Until then, however, most of them will have a hard time avoiding paying more into the EU budget than they receive from it. Thus, the European Commission calculates that in 2004, only the three Baltic countries will see sizable improvements over 2003.

Lithuania stands to gain 138 million euros ($135.2 million); Latvia, 64 million euros; and Estonia, 42 million euros. Poland, by far the largest, and far from the richest, of the applicants, will net merely 24 million euros.

All the others -- Cyprus, Malta, Slovenia, Hungary, the Czech Republic, and even Slovakia -- could lose out, according to the projections.

Naturally, no one expects these countries to give in without a fight. Conveniently, the commission's January financing offer for enlargement includes an 800 million-euro "overhang" -- more or less equivalent to the aggregate negative balance foreseen for Cyprus, Malta, Hungary, and the others.

According to the commission's working paper, seen by RFE/RL, the root cause of the problem is not the lack of funds, but their slow movement. For example, the commission offers the new members 25 percent of the EU's farming subsidy levels in 2004. Due to what is called "budget lag," however, none of this money can be paid out in 2004. Similarly, only 35 percent of the EU's envisaged rural-development aid for 2004 can be paid out in the course of that year.

In the case of the so-called "structural funds," 16 percent of the 2004 allocations can be released that year in the form of advance payments, whereas none of the money for "cohesion funds" will be available for that year.

Lithuania, with its special nuclear-safety program for the dismantling of the Ignalina power plant, is in a slightly better position, with 36 percent of the 2004 "safety-program" funds being available already that year.

The commission document assumes the flow of funds will speed up in 2005 and 2006, but even then, a major part of the new members' income will come from late payments for allocations made for 2004.

The new member states' budgets will be boosted for a few years after accession by late receipts of preaccession aid, but the budget lag means again that sometimes allocations for 2001 and 2002 will only materialize in 2006.

Conversely, the new members are expected to assume full responsibility for their own financial membership obligations. From 2004 onward, they will be making full contributions to the EU budget, which demand the same percentage of their gross national products (GNP) as the contributions made by current EU members.

The new members will also hand over most of their value-added-tax receipts, although they will benefit from an existing capping mechanism that allows poorer members to pay less.

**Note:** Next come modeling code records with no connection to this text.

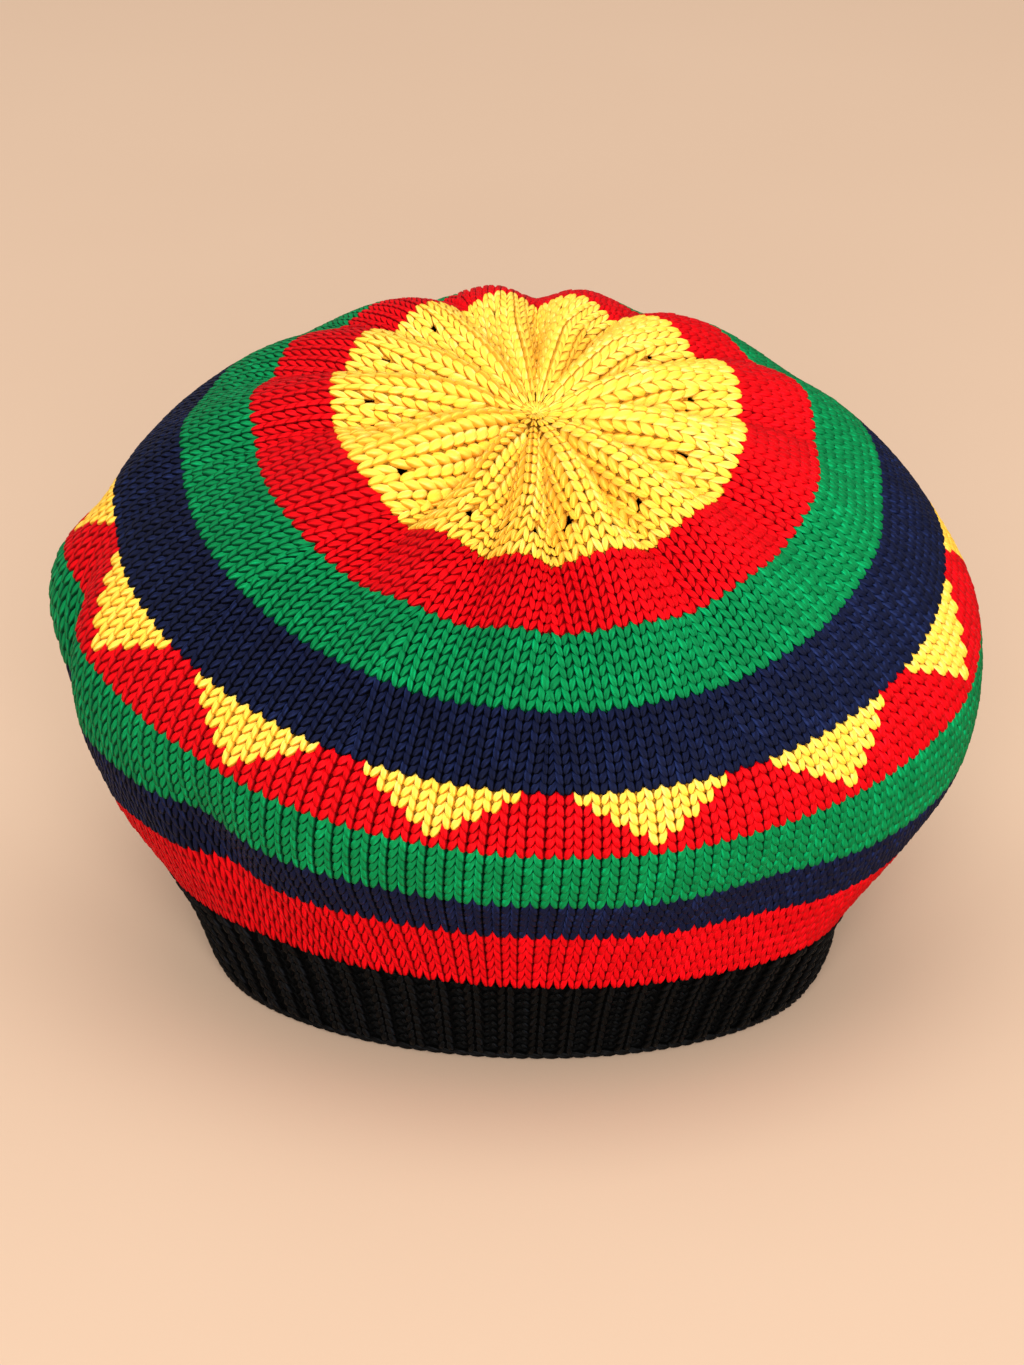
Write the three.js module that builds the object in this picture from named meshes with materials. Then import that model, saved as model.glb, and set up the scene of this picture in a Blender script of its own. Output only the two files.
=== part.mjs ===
// A slouchy striped tam, knitted in the round: a gathered yellow crown, a red, a green and
// a navy ring, a red band with yellow triangles, three rings that draw in, and a ribbed band.
// Millimetres, +Z up. The front of the hat faces -Y and its hem rests flat on z = 0.

import * as THREE from 'three';

// Driving sizes.
const crownWidth = 286;         // left to right at the widest ring
const crownDepth = 258;         // front to back at the widest ring
const crownHeight = 187;        // middle of the crown above the surface
const shoulderHeight = 127;     // widest ring above the surface, measured at the sides
const crownLean = 35;           // most that the front of a ring hangs below its sides
const sidewaysLean = 8;         // most that the right of a ring hangs below its middle
const bandTopWidth = 222;       // ribbed band where it joins the lower red ring
const bandTopDepth = 174;
const bandHeight = 35;
const hemWidth = 191;           // ribbed band where it rests on the surface
const hemDepth = 146;
const hemForward = 14.5;        // widest place of the hem, forward of that of the crown
const crownToTheRight = 7;      // middle of the crown, to the right of the middle of the hem
const bandTurn = 5;             // how far the right of the hem is turned to the front
const knitThickness = 3;        // wall of the plain knitting
const ribThickness = 3.4;       // wall of the ribbed band
const ribRelief = 1.4;          // from the top of a rib to the groove beside it
const foldDepth = 6.5;          // from the top of a gather to the bottom of the fold
const dentDepth = 7;            // deepest soft dent in the sides
const seamGap = 0.3;            // clearance between one colour and the next

// Knitting counts. Rows are counted outwards from the middle of the crown.
const folds = 13;
const stitchesPerFold = 12;
const ribsPerFold = 5;
const triangleStitches = 9;     // stitches across the top of a triangle
const triangleRows = 5;         // rows from the top of a triangle to its point
const bandRows = 10;

const colours = {
  yellow: 0xe9b92c,
  red: 0xb3141c,
  green: 0x12803c,
  navy: 0x1c2340,
  black: 0x17161a,
};

// The plain rings of the crown, from the middle outwards, with the row where each one ends.
const rings = [
  { name: 'yellow_crown', colour: 'yellow', from: 0, to: 20, cuts: 8, steps: 6 },
  { name: 'upper_red_ring', colour: 'red', from: 20, to: 27, cuts: 6, steps: 2 },
  { name: 'upper_green_ring', colour: 'green', from: 27, to: 34, cuts: 6, steps: 2 },
  { name: 'upper_navy_ring', colour: 'navy', from: 34, to: 42, cuts: 6, steps: 2 },
  { name: 'lower_green_ring', colour: 'green', from: 48, to: 54, cuts: 6, steps: 2 },
  { name: 'lower_navy_ring', colour: 'navy', from: 54, to: 59, cuts: 6, steps: 1 },
  { name: 'lower_red_ring', colour: 'red', from: 59, to: 65, cuts: 6, steps: 2 },
];
const triangleTopRow = 42;
const triangleBandEndRow = 48;
const bandTopRow = 65;
const hemRow = bandTopRow + bandRows;

// Turns a table with named columns into one object for each of its rows.
function named(columns, table) {
  return table.map((line) => Object.fromEntries(columns.map((name, k) => [name, line[k]])));
}

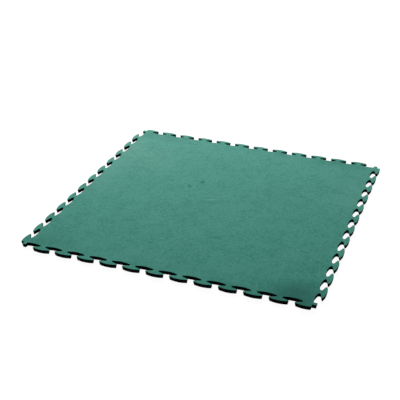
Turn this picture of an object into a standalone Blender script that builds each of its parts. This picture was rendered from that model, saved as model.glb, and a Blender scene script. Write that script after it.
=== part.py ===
# Interlocking garage floor tile: a flat square moulding with hooked tabs and slots along all four sides.
# Metres, +Z up. The tile lies on its underside, with the origin at the middle of the underside.
# Every side is the first one turned by 90 degrees, so any side hooks into any side of another tile.

import math

import bmesh
import bpy

# The square that one tile takes up in a laid floor, from joint line to joint line
LAID_SIDE = 0.500
THICKNESS = 0.0070

# Slots and tabs follow each other along a side, and a slot is a tab turned over
TABS_PER_SIDE = 12
TAB_PITCH = 0.0405
# From the bottom of a slot to the tip of a tab, half of it on each side of the joint line
TAB_DEPTH = 0.0144
# The round end of a hook: its radius, and its centre's distance from the neck's edge and from the joint line
HOOK_RADIUS = 0.0019
HOOK_REACH = 0.0035
HOOK_HEIGHT = 0.0031
# The straight stretch on the joint line at each end of a side, where a corner block stands
CORNER_LENGTH = 0.0066
# How far each wall stands back from the joint, so that two laid tiles have twice this between them
CLEARANCE = 0.0001

# The walls stand upright below the top and then lean in, which lets the tabs press home
UPRIGHT_HEIGHT = 0.0020
UNDERSIDE_INSET = 0.0012

# Straight pieces in the arc of a hook, and in the long arc of a tip
HOOK_STEPS = 5
TIP_STEPS = 4

TOP_COLOUR = (0.075, 0.235, 0.170, 1.0)
BODY_COLOUR = (0.006, 0.006, 0.006, 1.0)
TOP_ROUGHNESS = 0.75
BODY_ROUGHNESS = 0.60


def arc(centre, radius, start, end, steps):
    """Points along an arc with both ends, from one angle in radians to another."""
    points = []
    for step in range(steps + 1):
        angle = start + (end - start) * step / steps
        points.append((centre[0] + radius * math.cos(angle), centre[1] + radius * math.sin(angle)))
    return points


def half_tab(grow, first, steps):
    """The right half of a tab whose middle is at 0 and whose joint line is at height 0.

    It starts on the tip's arc at the distance first from the middle, and ends under the hook, where the
    straight wall to the next slot begins. grow moves the wall outwards everywhere by that much.
    """
    hook_across = TAB_PITCH / 4 + HOOK_REACH
    rise = TAB_DEPTH / 2 - HOOK_HEIGHT
    # The tip's arc touches the tip line in the middle and both hook circles at its ends
    tip_radius = (hook_across**2 + rise**2 - HOOK_RADIUS**2) / (2 * (rise - HOOK_RADIUS))
    tip_centre = TAB_DEPTH / 2 - tip_radius
    meeting = math.atan2(HOOK_HEIGHT - tip_centre, hook_across)
    # The straight wall leaves the circle so that it passes through the crossing on the joint line
    crossing = math.atan2(HOOK_HEIGHT, HOOK_REACH)
    leaving = crossing - math.asin(HOOK_RADIUS / math.hypot(HOOK_REACH, HOOK_HEIGHT)) - math.pi / 2

    start = math.acos(first / (tip_radius + grow))
    tip = arc((0.0, tip_centre), tip_radius + grow, start, meeting, steps)
    hook = arc((hook_across, HOOK_HEIGHT), HOOK_RADIUS + grow, meeting, leaving, HOOK_STEPS)
    return tip + hook[1:]


def mirrored(points):
    return [(-along, out) for along, out in reversed(points)]


def turned_over(points):
    return [(along, -out) for along, out in points]


def moved(points, distance):
    return [(along + distance, out) for along, out in points]


def side_outline(grow):
    """One side from corner to corner, as distances along the joint line and outwards from it."""
    half = half_tab(grow, 0.0, TIP_STEPS // 2)
    tab = mirrored(half)[:-1] + half
    half = turned_over(half_tab(-grow, 0.0, TIP_STEPS // 2))
    slot = mirrored(half)[:-1] + half

    first_slot = (LAID_SIDE - (TABS_PER_SIDE - 0.5) * TAB_PITCH) / 2
    last_tab = LAID_SIDE - first_slot
    block_end = CORNER_LENGTH + grow
    tab_end = LAID_SIDE - CORNER_LENGTH + grow

    # The first slot and the last tab have one hook each, because the corner blocks cut them short
    cut_slot = turned_over(half_tab(-grow, block_end - first_slot, TIP_STEPS))
    cut_tab = mirrored(half_tab(grow, last_tab - tab_end, TIP_STEPS))

    points = [(-grow, grow), (block_end, grow)]
    points += moved(cut_slot, first_slot)
    for number in range(1, TABS_PER_SIDE):
        points += moved(tab, first_slot + (number - 0.5) * TAB_PITCH)
        points += moved(slot, first_slot + number * TAB_PITCH)
    points += moved(cut_tab, last_tab)
    points.append((tab_end, grow))
    return points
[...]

Finally, the candidates are expected to participate fully in financing the roughly 3 billion-euro annual "rebate" that Britain negotiated in 1984. The new member states are among those expected to pay nearly 500 million euros a year toward the costs of the rebate, which are shared among the member states, old and new, according to the size of their GNP. Poland, for example, would contribute 232 million euros; the Czech Republic, 80 million; Slovakia, 27 million; Lithuania, 16 million; Latvia, 10 million; and Estonia, 7 million euros.

Intriguingly, some of the current net contributors to the EU budget -- Germany, the Netherlands, Austria, and Sweden -- have negotiated a reduction in their share of the British rebate payments. According to commission calculations, the new members will in addition need to share the extra burden generated by these reductions.